— BEGIN —

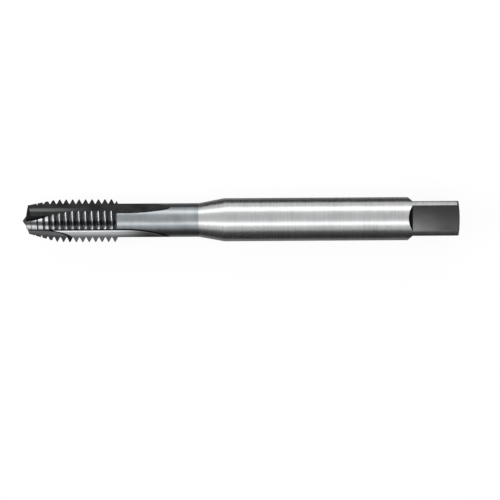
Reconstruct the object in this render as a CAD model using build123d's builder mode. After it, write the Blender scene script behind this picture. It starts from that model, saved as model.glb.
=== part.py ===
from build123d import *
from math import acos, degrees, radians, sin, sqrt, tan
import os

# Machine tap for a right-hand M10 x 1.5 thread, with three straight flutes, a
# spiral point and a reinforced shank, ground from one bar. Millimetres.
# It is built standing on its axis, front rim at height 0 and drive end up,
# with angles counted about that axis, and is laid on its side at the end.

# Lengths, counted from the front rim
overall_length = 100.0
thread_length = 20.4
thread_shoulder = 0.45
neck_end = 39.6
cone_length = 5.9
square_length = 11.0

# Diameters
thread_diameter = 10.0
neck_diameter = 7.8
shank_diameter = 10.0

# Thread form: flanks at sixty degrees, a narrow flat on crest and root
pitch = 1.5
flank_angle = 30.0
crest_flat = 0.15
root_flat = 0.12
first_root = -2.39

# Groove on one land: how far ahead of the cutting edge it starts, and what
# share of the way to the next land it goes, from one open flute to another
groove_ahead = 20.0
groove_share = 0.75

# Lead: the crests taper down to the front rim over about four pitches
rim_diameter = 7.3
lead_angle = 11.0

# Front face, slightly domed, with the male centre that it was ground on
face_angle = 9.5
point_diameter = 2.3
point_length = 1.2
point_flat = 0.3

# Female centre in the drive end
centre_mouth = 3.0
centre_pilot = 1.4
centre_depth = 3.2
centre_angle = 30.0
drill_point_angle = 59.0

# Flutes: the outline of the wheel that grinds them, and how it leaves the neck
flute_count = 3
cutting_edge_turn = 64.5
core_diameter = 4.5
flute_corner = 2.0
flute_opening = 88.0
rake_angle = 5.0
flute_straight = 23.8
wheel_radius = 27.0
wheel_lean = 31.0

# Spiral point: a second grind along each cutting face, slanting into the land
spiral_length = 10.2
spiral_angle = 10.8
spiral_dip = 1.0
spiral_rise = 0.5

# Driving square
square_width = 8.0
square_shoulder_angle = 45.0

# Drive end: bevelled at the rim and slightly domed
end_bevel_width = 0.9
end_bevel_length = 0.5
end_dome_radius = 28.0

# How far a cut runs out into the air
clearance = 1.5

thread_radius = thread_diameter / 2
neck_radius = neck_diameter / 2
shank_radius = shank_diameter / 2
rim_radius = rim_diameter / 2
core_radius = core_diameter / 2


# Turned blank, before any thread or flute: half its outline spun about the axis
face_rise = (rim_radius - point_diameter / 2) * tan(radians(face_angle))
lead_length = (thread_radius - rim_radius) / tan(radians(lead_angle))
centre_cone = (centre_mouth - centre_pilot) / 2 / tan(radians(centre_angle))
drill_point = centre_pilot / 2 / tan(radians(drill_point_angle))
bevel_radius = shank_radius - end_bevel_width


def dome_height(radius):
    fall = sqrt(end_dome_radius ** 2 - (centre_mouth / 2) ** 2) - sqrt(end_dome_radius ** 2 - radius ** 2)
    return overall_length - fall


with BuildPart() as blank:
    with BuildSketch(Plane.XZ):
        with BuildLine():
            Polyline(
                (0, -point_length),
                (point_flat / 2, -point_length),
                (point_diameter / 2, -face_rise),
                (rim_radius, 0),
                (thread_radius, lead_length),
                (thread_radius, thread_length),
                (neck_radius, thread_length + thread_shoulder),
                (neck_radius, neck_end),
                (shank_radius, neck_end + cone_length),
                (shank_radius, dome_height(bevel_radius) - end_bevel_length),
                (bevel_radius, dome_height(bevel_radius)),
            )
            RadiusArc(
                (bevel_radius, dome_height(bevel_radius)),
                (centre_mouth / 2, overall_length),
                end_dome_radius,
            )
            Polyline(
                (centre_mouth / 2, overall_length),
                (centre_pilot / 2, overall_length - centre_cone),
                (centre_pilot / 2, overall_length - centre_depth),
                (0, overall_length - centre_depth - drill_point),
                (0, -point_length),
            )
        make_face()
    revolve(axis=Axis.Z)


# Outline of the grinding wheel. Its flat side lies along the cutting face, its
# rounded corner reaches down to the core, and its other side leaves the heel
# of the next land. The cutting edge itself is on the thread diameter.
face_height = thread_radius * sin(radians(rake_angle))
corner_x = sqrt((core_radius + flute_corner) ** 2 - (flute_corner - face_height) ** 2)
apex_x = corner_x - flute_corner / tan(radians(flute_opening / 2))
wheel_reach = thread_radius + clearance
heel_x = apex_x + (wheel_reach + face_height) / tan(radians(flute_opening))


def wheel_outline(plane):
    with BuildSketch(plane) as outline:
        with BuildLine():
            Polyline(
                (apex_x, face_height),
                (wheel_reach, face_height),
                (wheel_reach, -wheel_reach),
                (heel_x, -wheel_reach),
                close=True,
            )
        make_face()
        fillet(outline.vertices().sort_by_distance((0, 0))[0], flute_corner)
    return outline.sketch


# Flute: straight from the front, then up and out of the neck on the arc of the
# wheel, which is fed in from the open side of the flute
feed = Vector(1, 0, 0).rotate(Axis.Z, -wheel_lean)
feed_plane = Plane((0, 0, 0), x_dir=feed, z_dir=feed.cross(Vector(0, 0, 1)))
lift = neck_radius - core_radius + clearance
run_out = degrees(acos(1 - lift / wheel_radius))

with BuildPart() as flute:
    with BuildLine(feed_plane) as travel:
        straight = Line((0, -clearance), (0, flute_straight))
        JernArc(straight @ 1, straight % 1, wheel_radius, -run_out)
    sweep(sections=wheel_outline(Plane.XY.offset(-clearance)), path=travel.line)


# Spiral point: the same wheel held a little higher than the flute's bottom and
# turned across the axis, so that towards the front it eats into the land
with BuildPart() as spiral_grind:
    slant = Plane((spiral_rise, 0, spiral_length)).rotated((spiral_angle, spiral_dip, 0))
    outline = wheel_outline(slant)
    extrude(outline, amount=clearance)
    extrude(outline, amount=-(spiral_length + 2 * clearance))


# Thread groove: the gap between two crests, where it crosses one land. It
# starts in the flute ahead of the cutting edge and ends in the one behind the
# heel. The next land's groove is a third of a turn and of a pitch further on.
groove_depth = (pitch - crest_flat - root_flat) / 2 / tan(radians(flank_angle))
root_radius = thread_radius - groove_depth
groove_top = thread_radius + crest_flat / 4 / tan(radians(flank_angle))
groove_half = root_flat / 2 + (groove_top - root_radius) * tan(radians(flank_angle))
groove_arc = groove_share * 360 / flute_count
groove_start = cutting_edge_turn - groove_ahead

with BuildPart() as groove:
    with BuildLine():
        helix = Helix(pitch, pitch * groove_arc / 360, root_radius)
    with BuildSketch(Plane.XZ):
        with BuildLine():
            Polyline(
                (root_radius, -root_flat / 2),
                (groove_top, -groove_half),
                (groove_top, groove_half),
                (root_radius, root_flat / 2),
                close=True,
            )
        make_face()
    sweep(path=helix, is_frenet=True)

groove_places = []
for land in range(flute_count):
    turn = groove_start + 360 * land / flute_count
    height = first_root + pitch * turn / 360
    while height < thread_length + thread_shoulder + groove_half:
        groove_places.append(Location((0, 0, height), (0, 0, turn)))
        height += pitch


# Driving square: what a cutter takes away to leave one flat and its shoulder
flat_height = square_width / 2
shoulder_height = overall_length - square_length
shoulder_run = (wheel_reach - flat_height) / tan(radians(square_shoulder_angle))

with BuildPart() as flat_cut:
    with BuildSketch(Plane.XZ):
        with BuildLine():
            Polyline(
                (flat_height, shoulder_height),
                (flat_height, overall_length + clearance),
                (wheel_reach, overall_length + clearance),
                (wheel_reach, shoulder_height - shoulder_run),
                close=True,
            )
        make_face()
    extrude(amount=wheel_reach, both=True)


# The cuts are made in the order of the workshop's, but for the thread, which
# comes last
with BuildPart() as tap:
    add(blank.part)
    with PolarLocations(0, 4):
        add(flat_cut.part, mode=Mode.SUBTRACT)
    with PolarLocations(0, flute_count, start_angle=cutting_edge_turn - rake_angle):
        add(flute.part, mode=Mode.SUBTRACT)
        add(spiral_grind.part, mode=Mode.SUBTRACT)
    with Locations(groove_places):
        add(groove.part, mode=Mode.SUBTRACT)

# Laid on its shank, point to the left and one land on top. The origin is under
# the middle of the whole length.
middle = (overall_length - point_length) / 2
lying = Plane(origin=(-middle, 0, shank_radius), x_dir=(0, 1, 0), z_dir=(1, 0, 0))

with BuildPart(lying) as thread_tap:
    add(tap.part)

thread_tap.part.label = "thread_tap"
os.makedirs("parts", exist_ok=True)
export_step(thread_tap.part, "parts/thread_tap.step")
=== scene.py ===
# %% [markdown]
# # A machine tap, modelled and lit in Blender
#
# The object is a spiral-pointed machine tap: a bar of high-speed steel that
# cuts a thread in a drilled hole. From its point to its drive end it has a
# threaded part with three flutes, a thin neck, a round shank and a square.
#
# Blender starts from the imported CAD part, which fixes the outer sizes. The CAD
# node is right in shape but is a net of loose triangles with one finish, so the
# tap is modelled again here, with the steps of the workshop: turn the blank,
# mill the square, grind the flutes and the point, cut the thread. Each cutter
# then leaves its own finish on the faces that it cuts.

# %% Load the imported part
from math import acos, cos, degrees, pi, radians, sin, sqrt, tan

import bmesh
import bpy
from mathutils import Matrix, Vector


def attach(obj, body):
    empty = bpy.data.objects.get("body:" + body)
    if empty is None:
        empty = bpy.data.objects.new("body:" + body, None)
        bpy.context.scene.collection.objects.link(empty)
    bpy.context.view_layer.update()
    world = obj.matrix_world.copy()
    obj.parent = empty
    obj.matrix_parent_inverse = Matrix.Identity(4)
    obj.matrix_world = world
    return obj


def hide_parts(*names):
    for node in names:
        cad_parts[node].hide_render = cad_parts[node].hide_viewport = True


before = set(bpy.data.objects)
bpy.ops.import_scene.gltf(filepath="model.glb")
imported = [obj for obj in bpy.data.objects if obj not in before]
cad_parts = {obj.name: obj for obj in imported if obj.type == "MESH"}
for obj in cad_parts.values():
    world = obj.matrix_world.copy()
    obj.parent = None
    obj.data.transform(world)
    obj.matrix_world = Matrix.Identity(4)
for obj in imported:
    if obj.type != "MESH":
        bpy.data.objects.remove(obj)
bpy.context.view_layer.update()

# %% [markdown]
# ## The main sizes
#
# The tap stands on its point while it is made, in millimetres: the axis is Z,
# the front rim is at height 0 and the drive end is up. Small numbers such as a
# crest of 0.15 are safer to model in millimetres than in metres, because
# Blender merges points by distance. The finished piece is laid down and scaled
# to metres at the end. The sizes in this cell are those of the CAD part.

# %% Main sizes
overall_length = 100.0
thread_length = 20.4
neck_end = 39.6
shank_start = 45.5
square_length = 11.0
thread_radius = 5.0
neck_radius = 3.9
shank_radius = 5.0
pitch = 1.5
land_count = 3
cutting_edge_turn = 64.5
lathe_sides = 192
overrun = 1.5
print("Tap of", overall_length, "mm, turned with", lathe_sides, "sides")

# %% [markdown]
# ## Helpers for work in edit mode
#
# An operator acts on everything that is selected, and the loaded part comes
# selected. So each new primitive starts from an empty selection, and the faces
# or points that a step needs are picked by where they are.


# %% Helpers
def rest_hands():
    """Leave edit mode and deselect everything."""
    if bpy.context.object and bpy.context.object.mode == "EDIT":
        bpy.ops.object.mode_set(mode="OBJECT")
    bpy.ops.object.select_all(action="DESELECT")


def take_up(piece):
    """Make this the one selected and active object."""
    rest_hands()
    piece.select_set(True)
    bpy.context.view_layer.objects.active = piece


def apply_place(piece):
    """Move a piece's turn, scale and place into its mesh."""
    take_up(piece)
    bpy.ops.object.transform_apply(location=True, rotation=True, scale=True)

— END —
— BEGIN —

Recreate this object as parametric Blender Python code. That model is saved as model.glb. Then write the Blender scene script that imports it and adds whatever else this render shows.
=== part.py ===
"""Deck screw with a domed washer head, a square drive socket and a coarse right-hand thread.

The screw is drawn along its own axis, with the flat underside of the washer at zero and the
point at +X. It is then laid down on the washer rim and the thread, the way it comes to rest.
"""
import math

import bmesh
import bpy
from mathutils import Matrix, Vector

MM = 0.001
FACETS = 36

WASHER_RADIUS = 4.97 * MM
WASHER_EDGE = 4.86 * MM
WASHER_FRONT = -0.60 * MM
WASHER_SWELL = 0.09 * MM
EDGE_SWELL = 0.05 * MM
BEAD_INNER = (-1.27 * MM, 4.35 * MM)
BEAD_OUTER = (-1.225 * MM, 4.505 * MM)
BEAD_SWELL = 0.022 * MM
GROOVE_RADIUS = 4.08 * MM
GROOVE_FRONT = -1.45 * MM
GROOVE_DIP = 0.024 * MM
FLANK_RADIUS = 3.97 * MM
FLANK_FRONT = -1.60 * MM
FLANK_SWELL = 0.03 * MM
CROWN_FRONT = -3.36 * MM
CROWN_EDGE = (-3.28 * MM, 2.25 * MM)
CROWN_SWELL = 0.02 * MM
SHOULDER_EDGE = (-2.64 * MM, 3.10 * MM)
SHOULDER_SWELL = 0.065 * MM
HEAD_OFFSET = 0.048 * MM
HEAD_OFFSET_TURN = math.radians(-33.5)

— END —

**Set problem:** Nothing but the lines from the line that contains "# Laid on its" through the line that contains "# then leaves" should be given again, each exactly as it stands, both ends included.

**Output below:**
# Laid on its shank, point to the left and one land on top. The origin is under
# the middle of the whole length.
middle = (overall_length - point_length) / 2
lying = Plane(origin=(-middle, 0, shank_radius), x_dir=(0, 1, 0), z_dir=(1, 0, 0))

with BuildPart(lying) as thread_tap:
    add(tap.part)

thread_tap.part.label = "thread_tap"
os.makedirs("parts", exist_ok=True)
export_step(thread_tap.part, "parts/thread_tap.step")
=== scene.py ===
# %% [markdown]
# # A machine tap, modelled and lit in Blender
#
# The object is a spiral-pointed machine tap: a bar of high-speed steel that
# cuts a thread in a drilled hole. From its point to its drive end it has a
# threaded part with three flutes, a thin neck, a round shank and a square.
#
# Blender starts from the imported CAD part, which fixes the outer sizes. The CAD
# node is right in shape but is a net of loose triangles with one finish, so the
# tap is modelled again here, with the steps of the workshop: turn the blank,
# mill the square, grind the flutes and the point, cut the thread. Each cutter
# then leaves its own finish on the faces that it cuts.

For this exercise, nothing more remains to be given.